A teen female fan's mother convinces Johnny to take the teen's virginity; meanwhile, Dylan has sex with the mother. They later learn that once the girl's father learned about this, he killed himself. Johnny overdoses on heroin and almost dies, but he is revived by a paramedic — the homeless man from earlier.

Johnny enters drug rehabilitation, but Lily refuses to go and disappears. The American Satan album is well-received and tops the charts. The band is successful, performing more shows and receiving adoration but also criticism, leading them to almost quit the music industry.

Johnny's mother receives treatment for her cancer, which goes into remission. Johnny unsuccessfully attempts to reconcile with Gretchen. The Relentless land a gig at a music festival, but the Devil says that they have to kill a man during their performance, though he intends to make it look like part of the concert.

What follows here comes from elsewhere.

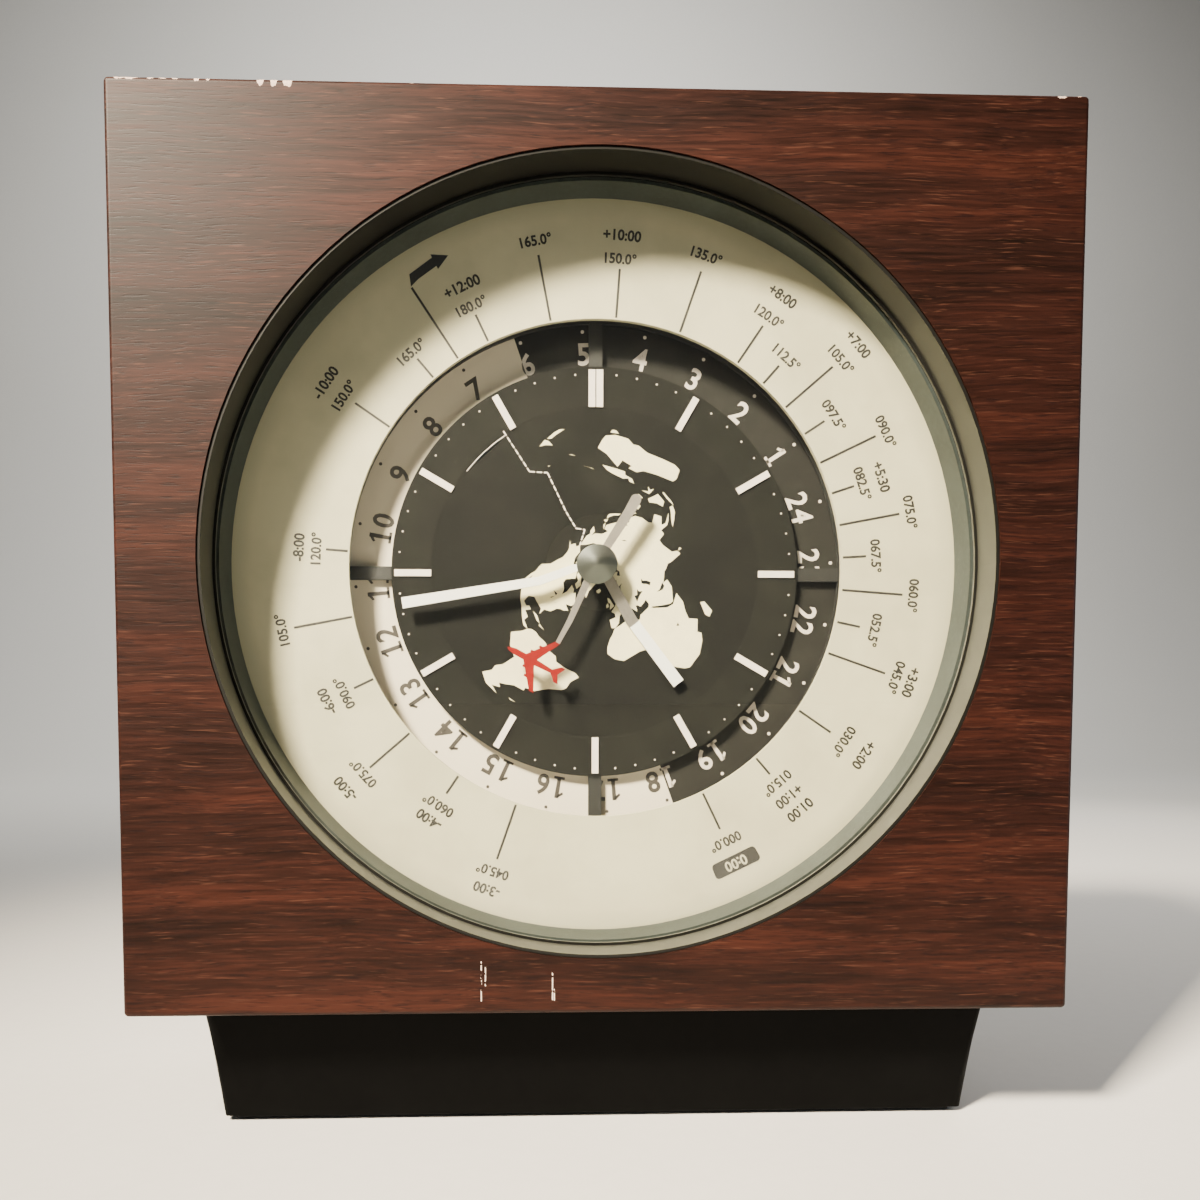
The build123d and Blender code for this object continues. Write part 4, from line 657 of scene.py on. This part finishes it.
ISLANDS = (
    ((114, -22), (122, -18), (129, -15), (132, -11.3), (136.8, -12.2), (135.5, -15), (140.8, -17.6),
     (142.5, -10.8), (145.5, -15), (149, -21), (153.2, -26), (151.5, -33), (150, -37.5), (146, -39),
     (140.5, -38), (137.8, -34), (135.5, -34.8), (131, -31.5), (124, -33), (118, -35), (115, -34),
     (113.5, -26)),
    ((-73, 78.3), (-60, 82), (-30, 83.5), (-12, 81.5), (-20, 75), (-25, 70.5), (-40, 65), (-43, 60),
     (-51, 64), (-54, 69.5), (-58, 75.5), (-68, 76)),
    ((-80, 73.7), (-68, 70), (-62, 66.5), (-66, 62.5), (-74, 64.5), (-73, 68), (-86, 70), (-89, 72.5)),
    ((-90, 76.8), (-78, 76.5), (-75, 79), (-62, 82.5), (-85, 82.2), (-93, 80)),
    ((-117, 73), (-105, 73.5), (-101, 69), (-115, 69.3)),
    ((-125, 72), (-121, 74.2), (-117.5, 72.8), (-122, 71.3)),
    ((-24, 65.5), (-16, 66.4), (-14, 64.8), (-19, 63.4), (-22.5, 64)),
    ((-5.5, 50.1), (1.3, 51.2), (0.2, 53.2), (-2, 57.5), (-5, 58.6), (-5.5, 55.5), (-3, 53.8), (-5, 52)),
    ((-10, 52), (-6.3, 52.2), (-6, 55), (-9.5, 54)),
    ((130.5, 31.3), (132, 34), (136, 35.6), (140, 39), (141.5, 41.4), (141.8, 39), (140.8, 35.7),
     (135.8, 33.5)),
    ((140, 42), (141.7, 45.3), (145, 43.3), (141.2, 42)),
    ((142, 46), (142, 54), (144, 49.3)),
    ((120, 22.5), (121.6, 25), (121, 22.2)),
    ((120.5, 18.5), (122.2, 18.3), (121.5, 14), (124, 12.7), (120.3, 14.5)),
    ((122, 7), (123.5, 8.7), (126.3, 8.5), (125.7, 5.8)),
    ((109, 1.5), (113, 3.2), (117, 7), (119, 5), (117.5, 1), (116, -4), (110.5, -2.8)),
    ((95.3, 5.6), (98.5, 4), (103.5, -1), (106, -3), (105.5, -5.8), (102, -4), (98.5, 1)),
    ((105.3, -6.7), (110.8, -6.4), (114.5, -7.8), (114.3, -8.7), (108, -7.8)),
    ((119.5, -5.5), (120, 0.8), (125, 1.6), (121.3, -0.8), (123, -4.5), (121, -2.8)),
    ((131, -0.8), (134, -0.9), (135, -3.3), (138, -1.6), (144.5, -3.8), (147.8, -6.2), (150.5, -10.5),
     (147, -9.5), (143, -8.8), (138, -8.2), (137.5, -5.2), (133, -4)),
    ((173, -34.5), (175.8, -37), (178.3, -37.8), (175.3, -41.6), (174, -39.3)),
    ((172.7, -40.6), (174.2, -41.8), (171, -45), (168.5, -46.6), (166.5, -45.8), (170, -43)),
    ((144.8, -40.8), (148.2, -40.9), (147.5, -43.4), (146, -43.3)),
    ((164, -20), (167, -22.3), (165.5, -21.8)), ((177.3, -17.6), (178.6, -17.8), (178, -18.5)),
    ((155, -6), (157.5, -8), (160.5, -9.8), (156.5, -7.6)),
    ((44.3, -20), (49.3, -12.2), (50.3, -15.5), (47, -25), (44, -24.5)),
    ((79.9, 9.5), (81.8, 7.5), (80.5, 6)),
    ((-84.8, 22), (-80.5, 23.1), (-74.3, 20.2), (-77.5, 19.9)), ((-74, 19.9), (-68.5, 18.7), (-73.5, 18.2)),
    ((-59, 47.7), (-55.8, 51.5), (-53, 47), (-56, 47)),
    ((52, 71), (57, 75), (68, 77), (57, 71.8)), ((13, 79.5), (27, 80.2), (17, 76.7)),
    ((-61, -51.3), (-57.8, -51.5), (-60, -52.3)),
)
LAKES = (
    ((-92, 47), (-85, 48.6), (-84.5, 46.6)), ((-87.8, 42), (-85, 46), (-86.2, 42.2)),
    ((-82.5, 42), (-76.3, 44), (-79, 43)), ((31.8, -0.5), (34, 0.3), (33, -2.6)),
    ((104, 51.6), (109.7, 55.6), (108, 52.8)),
)
DATE_LINE = ((-172.5, -66), (-172.5, -22), (-180, -13), (-180, 48), (-190, 53), (-168, 66))
# The degrees of latitude from the pole at the middle of the chart to the edge of the map dial.
CHART_DEGREES = 189.8
# Each row is a mass of land: its coast and the lakes and seas inside it.
LAND = (
    (AMERICA_NORTH, *LAKES[:3]), (AMERICA_SOUTH,), (AFRICA, LAKES[3]),
    (EURASIA, BLACK_SEA, CASPIAN_SEA, LAKES[4]), *[(island,) for island in ISLANDS],
)


def chart_point(longitude, latitude):
    """A place on the polar chart, in millimetres from the axis: equal steps outwards for each degree."""
    reach = MAP_RADIUS / MM * (90 - latitude) / CHART_DEGREES
    turn = radians(GREENWICH_ANGLE - longitude)
    return reach * sin(turn), reach * cos(turn)


class WORLDCLOCK_OT_case(bpy.types.Operator):
    """Finish the wooden case"""

    bl_idname = "worldclock.case"
    bl_label = "Wooden case"

    def execute(self, context):
        dress(rosewood(context.scene.clock_case), "wood_case")
        return {"FINISHED"}


class WORLDCLOCK_OT_plinth(bpy.types.Operator):
    """Finish the plinth, its felt and the screws"""

    bl_idname = "worldclock.plinth"
    bl_label = "Plinth"

    def execute(self, context):
        # Brushed black paint on beech: nearly black, satin, with faint brush marks and dust.
        dress(even_finish("Black satin paint", linear("040404"), 1.6, 0.03,
                          {"Roughness": 0.55, "Specular IOR Level": 0.05}, shade=0.3), "plinth")
        # Pressed wool felt: dull and fibrous.
        dress(even_finish("Pressed black felt", linear("17181A"), 0.35, 0.15,
                          {"Roughness": 0.95, "Sheen Weight": 0.3, "Sheen Roughness": 0.5}, shade=0.5),
              "felt_pad")
        dress(zinc_steel(), "plinth_screws", "cover_screws", "plate_screws", "movement_screws")
        return {"FINISHED"}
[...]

The night of the show, Lily returns. The Devil appears in the guise of Johnny's mother's new boyfriend. As the band is onstage performing, Johnny holds a gun to his head before shooting and killing the Devil. He is arrested.

In prison, Johnny is visited by the archangel Gabriel — the homeless man — who explains that Johnny has a choice in his future and to go with his feelings. Gretchen visits Johnny and reveals she still loves him. She introduces him to a lawyer, Damien's father who is able to get Johnny released on a technicality.

== Cast ==
- Andy Biersack as Johnny Faust, lead singer of The Relentless; music vocals by Remington Leith of Palaye Royale
- Malcolm McDowell as The Devil, Mr. Capricorn
- John Bradley as Ricky Rollins, manager of The Relentless
- Booboo Stewart as Vic Lakota, one of the two guitarists of The Relentless; guitar music by Lee McKinney of Born of Osiris
- Mark Boone Junior as Elias Collins, owner/head of Akkadian Records
- Ben Bruce as Leo Donovan, the band's other guitarist
- Jesse Sullivan as Lily Mayflower, the band's bassist
- Sebastian Gregory as Dylan James, the band's drummer
- Olivia Culpo as Gretchen, Johnny's girlfriend
- Bill Goldberg as Hawk, The Relentless' tour manager
- Larry King as himself
- Bill Duke as the archangel Gabriel
- Denise Richards as Ms. Faust, Johnny's mother
- Drake Bell as Damien Collins, leader of the band Damien's Inferno
- Tori Black as Cassandra
- Acacia Brinley as Michelle

==Reception==
On review aggregator Rotten Tomatoes, the film has an approval rating of 78% based on reviews from nine critics, with an average rating of 8/10.

Emilie Black of Cinema Crazed gave the film 4 out of 5 and wrote: "American Satan is a film it might take time for fans to discover but it will more than likely get a following in the next few years."
Bobby LePire of Film Threat gave it a grade of A− and wrote: "American Satan doesn't put enough time toward one of the most crucial relationships in the movie for it to work. But the acting is excellent, the directing is stylized and energetic, the characters are interesting, the ending is remarkable."

Kaitlyn Tiffany of The Verge gave it a negative review: "In the space of 90 minutes, it captures some of the worst acting ever committed to film..." saying that star Andy Biersack has no acting ability whatsoever.

==Television series==

A TV series spin-off, Paradise City, was announced as a continuation of the film. Andy Biersack and Ben Bruce along with other cast members reprise their roles from the film. Cameron Boyce makes a posthumous appearance in the show playing the role of Simon. Kellin Quinn of the band Sleeping With Sirens is to also appear in the show, as is Randy Blythe of Lamb of God and Sid Wilson of Slipknot.

The first season of the show has eight episodes. A teaser was released on May 1 and the official trailer was posted onto the Sumerian Records YouTube channel on December 10, 2020. The series was released on Amazon Prime Video on March 25, 2021, while also being available to purchase on other platforms.